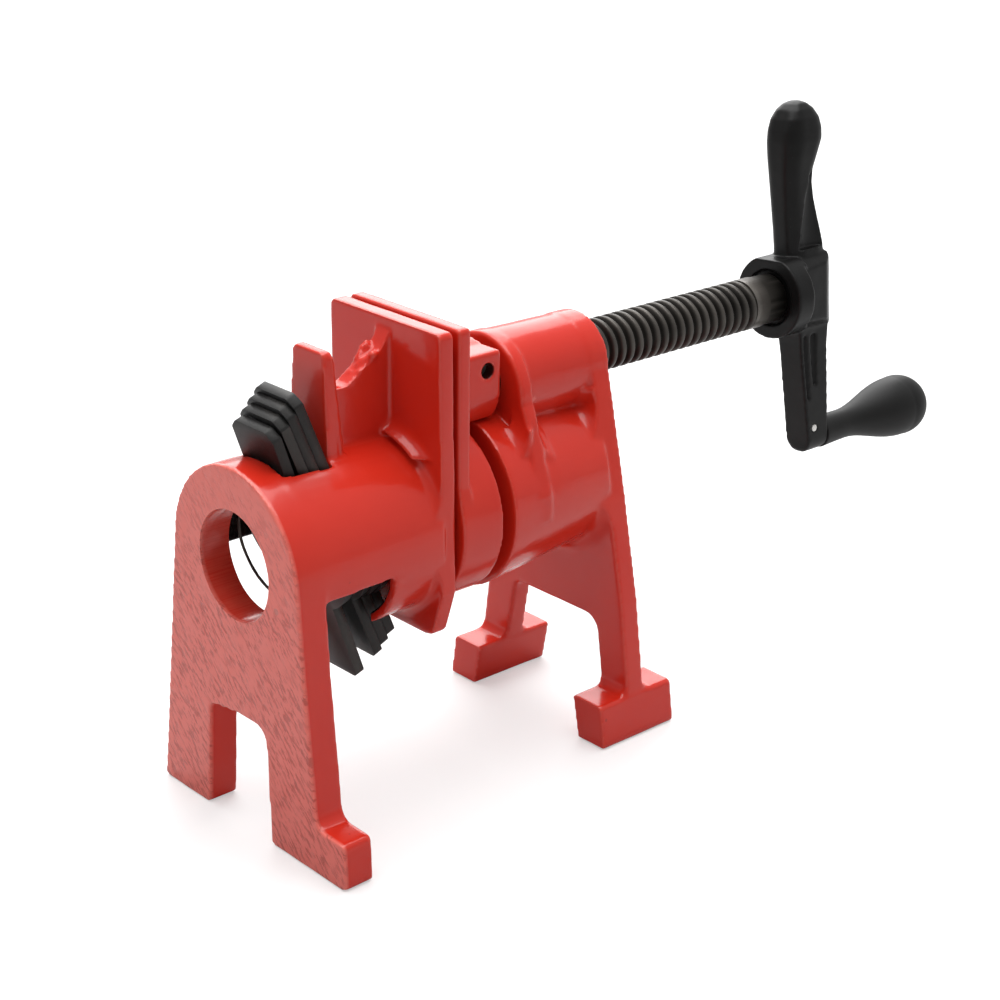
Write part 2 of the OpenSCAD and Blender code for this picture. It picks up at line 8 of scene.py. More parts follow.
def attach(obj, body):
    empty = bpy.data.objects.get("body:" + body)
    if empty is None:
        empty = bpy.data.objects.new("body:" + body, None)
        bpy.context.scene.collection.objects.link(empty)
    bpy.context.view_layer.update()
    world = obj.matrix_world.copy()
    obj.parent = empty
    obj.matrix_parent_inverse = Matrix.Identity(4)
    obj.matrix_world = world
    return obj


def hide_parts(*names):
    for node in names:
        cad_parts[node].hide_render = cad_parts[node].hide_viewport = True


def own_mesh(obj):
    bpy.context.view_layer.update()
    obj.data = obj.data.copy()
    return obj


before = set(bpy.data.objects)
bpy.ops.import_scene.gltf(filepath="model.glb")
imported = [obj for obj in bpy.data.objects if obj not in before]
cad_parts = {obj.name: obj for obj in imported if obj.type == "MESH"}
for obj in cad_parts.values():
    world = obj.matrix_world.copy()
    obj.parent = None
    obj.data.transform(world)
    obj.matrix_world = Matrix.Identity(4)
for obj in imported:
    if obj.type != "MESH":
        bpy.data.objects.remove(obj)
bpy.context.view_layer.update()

# ---------------------------------------------------------------- Camera
# The photograph's viewpoint: a long lens a little above the clamp, off the
# tail jaw's front corner. Places are in metres from a point on the pipe's axis.

camera_data = bpy.data.cameras.new("photo_camera")
camera_data.lens = 75.5
camera_data.sensor_width = 36.0
camera = bpy.data.objects.new("photo_camera", camera_data)
bpy.context.scene.collection.objects.link(camera)
view_azimuth = math.radians(-41.99)
view_elevation = math.radians(21.81)
view_roll = math.radians(0.54)
away = Vector((math.sin(view_azimuth) * math.cos(view_elevation),
               -math.cos(view_azimuth) * math.cos(view_elevation),
               math.sin(view_elevation)))
camera.location = (-0.2527, -0.3731, 0.1958)
camera.rotation_mode = "QUATERNION"
camera.rotation_quaternion = away.to_track_quat("Z", "Y") @ Quaternion((0, 0, 1), view_roll)
bpy.context.scene.camera = camera

# ---------------------------------------------------------------- Floor and light
# A pale table in a white room. A wide soft light hangs overhead, another
# stands behind on the crank's side, and a faint one stands beyond the tail.
# The room's own light is strongest from the crank's far side.

bench_z = -0.069

bpy.ops.mesh.primitive_plane_add(size=12.0, location=(0.1, 0.0, bench_z - 0.0002))
floor = bpy.context.object
floor.name = "floor"
floor_paint = bpy.data.materials.new("pale_table")
floor_paint.use_nodes = True
floor_shader = floor_paint.node_tree.nodes["Principled BSDF"]
floor_shader.inputs["Base Color"].default_value = (0.55, 0.55, 0.55, 1)
floor_shader.inputs["Roughness"].default_value = 0.7
floor_shader.inputs["Specular IOR Level"].default_value = 0.1
floor_shader.inputs["Emission Color"].default_value = (1, 1, 1, 1)
floor_seen = floor_paint.node_tree.nodes.new("ShaderNodeLightPath")
floor_glow = floor_paint.node_tree.nodes.new("ShaderNodeMath")
floor_glow.operation = "MULTIPLY"
floor_glow.inputs[1].default_value = 0.42
floor_paint.node_tree.links.new(floor_seen.outputs["Is Camera Ray"], floor_glow.inputs[0])
floor_paint.node_tree.links.new(floor_glow.outputs[0], floor_shader.inputs["Emission Strength"])
floor.data.materials.append(floor_paint)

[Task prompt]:
Please reproduce exactly the lines above, beginning with the first and ending with the line that contains "before = set(bpy.data.objects)", and include nothing outside that range.

[Response to this exercise]:
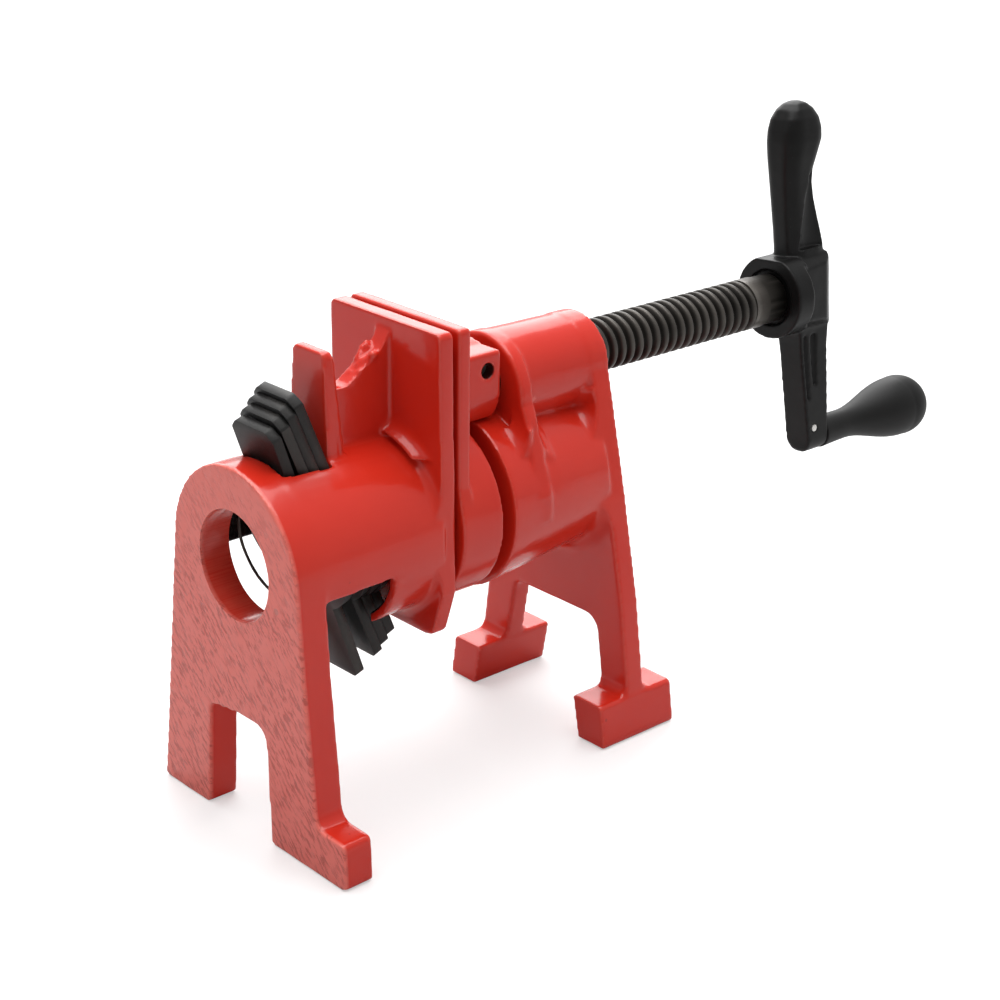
Write part 2 of the OpenSCAD and Blender code for this picture. It picks up at line 8 of scene.py. More parts follow.
def attach(obj, body):
    empty = bpy.data.objects.get("body:" + body)
    if empty is None:
        empty = bpy.data.objects.new("body:" + body, None)
        bpy.context.scene.collection.objects.link(empty)
    bpy.context.view_layer.update()
    world = obj.matrix_world.copy()
    obj.parent = empty
    obj.matrix_parent_inverse = Matrix.Identity(4)
    obj.matrix_world = world
    return obj


def hide_parts(*names):
    for node in names:
        cad_parts[node].hide_render = cad_parts[node].hide_viewport = True


def own_mesh(obj):
    bpy.context.view_layer.update()
    obj.data = obj.data.copy()
    return obj


before = set(bpy.data.objects)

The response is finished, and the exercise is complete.